Chickpea plants growing in containers filled with gray lunar soil simulant in laboratory setting

Scientists Grow Chickpeas in Moon Dirt Using Worms and Fungi

🀯 Mind Blown

Researchers successfully grew chickpeas in lunar soil by adding compost from worms and helpful fungi, bringing moon farming closer to reality. The breakthrough could help future astronauts grow their own food instead of relying on expensive supply trips from Earth.

Imagine making hummus on the moon. Thanks to scientists at the University of Texas, that dream just got a little closer to reality.

Researchers successfully grew chickpea plants in simulated lunar dirt by treating it with worm compost and beneficial fungi. The plants not only survived but actually produced seeds, a major step toward making future moon bases self-sufficient.

The challenge is that moon dirt, called regolith, is nothing like Earth soil. It lacks organic matter and helpful microorganisms, contains toxic metals like aluminum and zinc, and doesn't absorb water well. Growing anything in it seemed nearly impossible.

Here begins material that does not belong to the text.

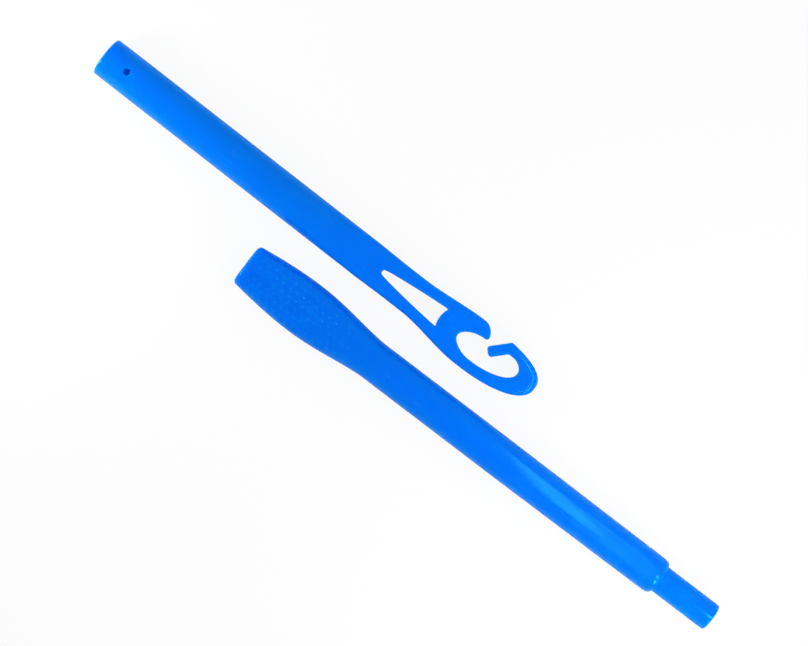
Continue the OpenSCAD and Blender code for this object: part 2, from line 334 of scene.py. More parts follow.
def carve(body: bmesh.types.BMesh, tools: Sequence[bmesh.types.BMesh], name: str) -> bpy.types.Object:
    """Cuts openings and hollows into a solid.

    Args:
        body: The solid to work on.
        tools: The solids to take away from it, in order.
        name: Name of the result.

    Returns:
        A new object with the finished mesh and no modifiers.
    """
    work = as_object(body, f"{name}_work")
    helpers = []
    for index, tool in enumerate(tools):
        helper = as_object(tool, f"{name}_tool_{index}")
        modifier = work.modifiers.new(f"cut_{index}", "BOOLEAN")
        modifier.operation = "DIFFERENCE"
        modifier.solver = "EXACT"
        modifier.object = helper
        helpers.append(helper)
    graph = bpy.context.evaluated_depsgraph_get()
    mesh = bpy.data.meshes.new_from_object(work.evaluated_get(graph))
    for spare in [work, *helpers]:
        bpy.data.objects.remove(spare, do_unlink=True)
    mesh.name = name
    return linked(name, mesh)


def finished(piece: bpy.types.Object, placement: Matrix, sharp_degrees: float) -> bpy.types.Object:
    """Places a piece's mesh in the row's frame and shades it smooth between its sharp edges.

    Args:
        piece: The piece, with its mesh in millimetres along its own axis.
        placement: Matrix from the piece's own axis to the row's frame.
        sharp_degrees: Angle from which an edge stays sharp.

    Returns:
        The same piece.
    """
    bm = bmesh.new()
    bm.from_mesh(piece.data)
    bmesh.ops.remove_doubles(bm, verts=bm.verts, dist=WELD)
    bmesh.ops.dissolve_degenerate(bm, edges=bm.edges, dist=WELD)
    bmesh.ops.transform(bm, matrix=placement, verts=bm.verts)
    bm.to_mesh(piece.data)
    bm.free()
    piece.data.shade_smooth()
    piece.data.set_sharp_from_angle(angle=math.radians(sharp_degrees))
    return piece


# --- Shader work -------------------------------------------------------------------------


class Signal:
    """A shader socket whose arithmetic adds Math nodes."""

    def __init__(self, shader: "Shader", socket: bpy.types.NodeSocket) -> None:
        """Wraps an output socket of a shader's node."""
        self.shader = shader
        self.socket = socket

    def _math(self, operation: str, *values: "Signal | float") -> "Signal":
        """Adds one Math node over the given values."""
        return self.shader.node("ShaderNodeMath", {"operation": operation}, dict(enumerate(values)))

    def __add__(self, other: "Signal | float") -> "Signal":
        """Returns self + other."""
        return self._math("ADD", self, other)

    __radd__ = __add__

    def __sub__(self, other: "Signal | float") -> "Signal":
        """Returns self - other."""
        return self._math("SUBTRACT", self, other)

    def __rsub__(self, other: float) -> "Signal":
        """Returns other - self."""
        return self._math("SUBTRACT", other, self)

    def __mul__(self, other: "Signal | float") -> "Signal":
        """Returns self * other."""
        return self._math("MULTIPLY", self, other)

    __rmul__ = __mul__

    def above(self, limit: float, width: float) -> "Signal":
        """Returns 0 below limit, 1 above limit + width and a smooth step between them."""
        values = {"Value": self, "From Min": limit, "From Max": limit + width}
        return self.shader.node("ShaderNodeMapRange", {"interpolation_type": "SMOOTHSTEP"}, values)

    def size(self) -> "Signal":
        """Returns the value without its sign."""
        return self._math("ABSOLUTE", self)


Value = Signal | float | tuple[float, ...]


class Shader:
    """Builds one material's nodes round a principled shader."""

    def __init__(self, name: str) -> None:
        """Starts an empty material with its principled shader and output."""
        self.material = bpy.data.materials.new(name)
        self.material.use_nodes = True
        self.tree = self.material.node_tree
        self.tree.nodes.clear()
        self.surface = self.tree.nodes.new("ShaderNodeBsdfPrincipled")
        self.output = self.tree.nodes.new("ShaderNodeOutputMaterial")
        self.paint = Signal(self, self.surface.outputs["BSDF"])
        self.show(self.paint)
        self.place = self.node("ShaderNodeTexCoord", output="Object")

    def node(
        self,
        kind: str,
        settings: dict[str, object] | None = None,
        inputs: dict[str | int, Value] | None = None,
        output: str | int = 0,
    ) -> Signal:
        """Adds a node.

        Args:
            kind: The node's type.
            settings: Its settings, set before its sockets.
            inputs: Values or links of its sockets, by name or number.
            output: The output to return, by name or number.

        Returns:
            The node's output as a signal.
        """
        made = self.tree.nodes.new(kind)
        for key, value in (settings or {}).items():
            setattr(made, key, value)
        for key, value in (inputs or {}).items():
            self._plug(made.inputs[key], value)
        return Signal(self, made.outputs[output])

    def _plug(self, socket: bpy.types.NodeSocket, value: Value) -> None:
        """Links a signal to a socket, or sets the socket's own value."""
        if isinstance(value, Signal):
            self.tree.links.new(value.socket, socket)
        else:
            socket.default_value = value

    def show(self, surface: Signal) -> None:
        """Makes a shader signal the material's surface."""
        self._plug(self.output.inputs["Surface"], surface)

    def stretched(self, scale: Triple, turn: float = 0.0) -> Signal:
        """Returns the object's coordinates, turned about Z and then scaled axis by axis."""
        turning = {"Vector": self.place, "Rotation": (0.0, 0.0, turn)}
        turned_place = self.node("ShaderNodeMapping", inputs=turning)
        return self.node("ShaderNodeMapping", inputs={"Vector": turned_place, "Scale": scale})

    def noise(self, vector: Signal, scale: float, detail: float = 2.0, roughness: float = 0.5) -> Signal:
        """Returns a noise value round 0.5."""
        values = {"Vector": vector, "Scale": scale, "Detail": detail, "Roughness": roughness}
        return self.node("ShaderNodeTexNoise", inputs=values)

    def blend(self, share: Signal, low: Value, high: Value) -> Signal:
        """Returns a colour between low and high."""
        settings = {"data_type": "RGBA"}
        return self.node("ShaderNodeMix", settings, {0: share, 6: low, 7: high}, output=2)

    def bump(self, height: Signal, relief: Pair, below: Signal | None = None) -> Signal:
        """Adds a Bump node on top of another one.

        Args:
            height: Height as a share of the relief's depth.
            relief: Its depth in metres, and how much of it shows.
            below: The normal that this bump is laid over.

        Returns:
            The bumped normal.
        """
        depth, strength = relief
        values: dict[str | int, Value] = {"Height": height, "Distance": depth, "Strength": strength}
        if below is not None:
            values["Normal"] = below
        return self.node("ShaderNodeBump", inputs=values)

    def feed(self, **values: Value) -> None:
        """Links or sets the principled shader's sockets, named with underscores for spaces."""
        for key, value in values.items():
            self._plug(self.surface.inputs[key.replace("_", " ")], value)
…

Study leader Sara Santos and her team tackled the problem by adding two special ingredients. The first was vermicompost, a nutrient-rich compost produced by red wiggler worms that break down food scraps and other biowaste. The second was arbuscular mycorrhizal fungi, a common Earth fungus that improves nutrient flow, reduces toxic metals, and helps bind soil particles together.

The team tested different mixtures on chickpea plants, comparing them to plants grown in regular Earth soil. The results were encouraging. Chickpeas only flowered and produced seeds when grown in samples containing both the worm compost and fungi, with no more than 75% moon dirt.

Scientists Grow Chickpeas in Moon Dirt Using Worms and Fungi

While the lunar-grown plants produced fewer seeds overall, individual seeds from the best mixtures weighed about the same as those grown in Earth soil. Plants treated with the fungi also showed much greater root and shoot growth, proving the fungus was helping them thrive.

Even more exciting, the fungi successfully colonized the simulated moon dirt, suggesting that Earth organisms could actually survive and establish themselves in lunar soil.

The Ripple Effect

This discovery opens doors far beyond chickpeas. If astronauts can grow their own food on the moon, it eliminates the massive cost of constantly shuttling supplies from Earth. Future lunar outposts could become truly self-sustaining communities.

The research also demonstrates how regenerative farming techniques used on Earth can solve problems 238,000 miles away. The same worm composting and fungi partnerships that restore depleted farmland here could transform barren moon dust into fertile growing medium there.

Scientists still need to determine whether the chickpeas are safe and nutritious enough for astronauts to eat. Lead author Jessica Atkin, a Ph.D. candidate, wants to understand if they contain the nutrients space travelers need and how many generations it might take to optimize them as a reliable food source.

But the foundation is laid. With continued refinement of these soil-regeneration strategies, moon farmers might one day grow not just chickpeas but a whole variety of crops to feed lunar explorers. The future of space exploration just got a whole lot greener.